Samuel Gonzalez, who served a decade before Ramirez in the same post, said the case against Ramirez was launched after the 2008 arrest of Gerardo Garay, then the country's acting federal police chief, for stealing money from a Mexico City mansion during a drug raid.

Garay's boss and ally, federal Public Safety Secretary Genaro Garcia Luna, was reportedly incensed by the arrest and demanded that Calderon prosecute someone at the Attorney General's Office in revenge, Gonzalez said.

"Garcia Luna was the one who demanded that Calderon go after Noe Ramirez, because charges had been brought against Garay, he wanted someone of the same level charged," Gonzalez said.

Then Attorney General Eduardo Medina Mora, now Mexico's ambassador to the United States, did not respond to a request for comment.

Two days after Ramirez was freed, retired army Gen. Tomas Angeles Dauahare was also ordered released after the Attorney General's Office dropped the drug corruption case against him.

Angeles Dauahare, a former assistant defense secretary, told The Associated Press that he believes the case against him was political. He had openly criticized Calderon's strategy of cracking down on the drug cartels and appeared at a May campaign event for then-PRI candidate Pena Nieto. Days after the campaign appearance, he and other senior military leaders were arrested on accusations of helping the Beltran Leyva cartel.

"They tried to destroy everybody who didn't share their opinions," Angeles Dauahare said of the Calerdon government. "The Attorney General's Office was used to carry out this reprisal."

Some say prosecutors erred in largely resting their accusations on the testimony of protected witnesses, without verifying independently if additional evidence existed.

Both Ramirez and Angeles Dauahare, were arrested on the testimony of a protected witness known as "Jennifer," a former associate of the Beltran Leyva cartel who is now in the U.S., according to trial documents.

Records from Ramirez's case obtained by the AP suggest prosecutors inserted false dates into witness statements. In announcing his decision to absolve Ramirez, the judge said that accounts from people in Mexico's witness-protection program were unreliable.

As the case unfolded, prosecutors scrambled to gather whatever evidence they could against Ramirez, even reportedly calling U.S. agents to see if they had anything on him.

One former U.S. law enforcement official, who couldn't speak on the record for security reasons, said such requests were not uncommon.

Mexican officials "would detain someone and then call us up and say, 'Do you have anything on him?," the former official said. "It was arrest first and ask questions later. This isn't against their law, not out of the ordinary. That's the system."

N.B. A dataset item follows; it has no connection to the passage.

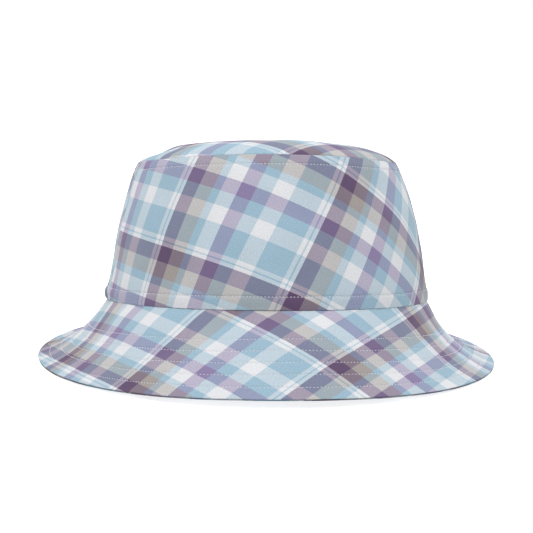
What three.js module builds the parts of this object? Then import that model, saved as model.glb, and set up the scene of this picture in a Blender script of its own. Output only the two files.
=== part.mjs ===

He agreed with Oliva, the university researcher, that prosecutors lack investigative skills and have difficulty building a case.

Current Attorney General Jesus Murillo Karam told local media that his office will launch an investigation into "Jennifer" and the cases involving the witness's false testimony.

Murillo has said that he inherited a justice department in disarray and is reviewing previous cases as part of a reorganization. He has not released details of his progress after five months in office.

Another case from the Calerdon era that concluded with embarrassment was that of an alleged plot to smuggle the son of late Libyan dictator Moammar Gadhafi into Mexico as his regime crumbled. Calderon's office had bragged about the "careful intelligence work" that dismantled the complex scheme in the months leading up to Mexico's 2012 presidential election.

Suspects Cynthia Vanier of Canada and Gabriela Davila Huerta of Mexico were released from custody last week after three judges determined that much of the evidence against them was collected illegally and that their basic rights were violated.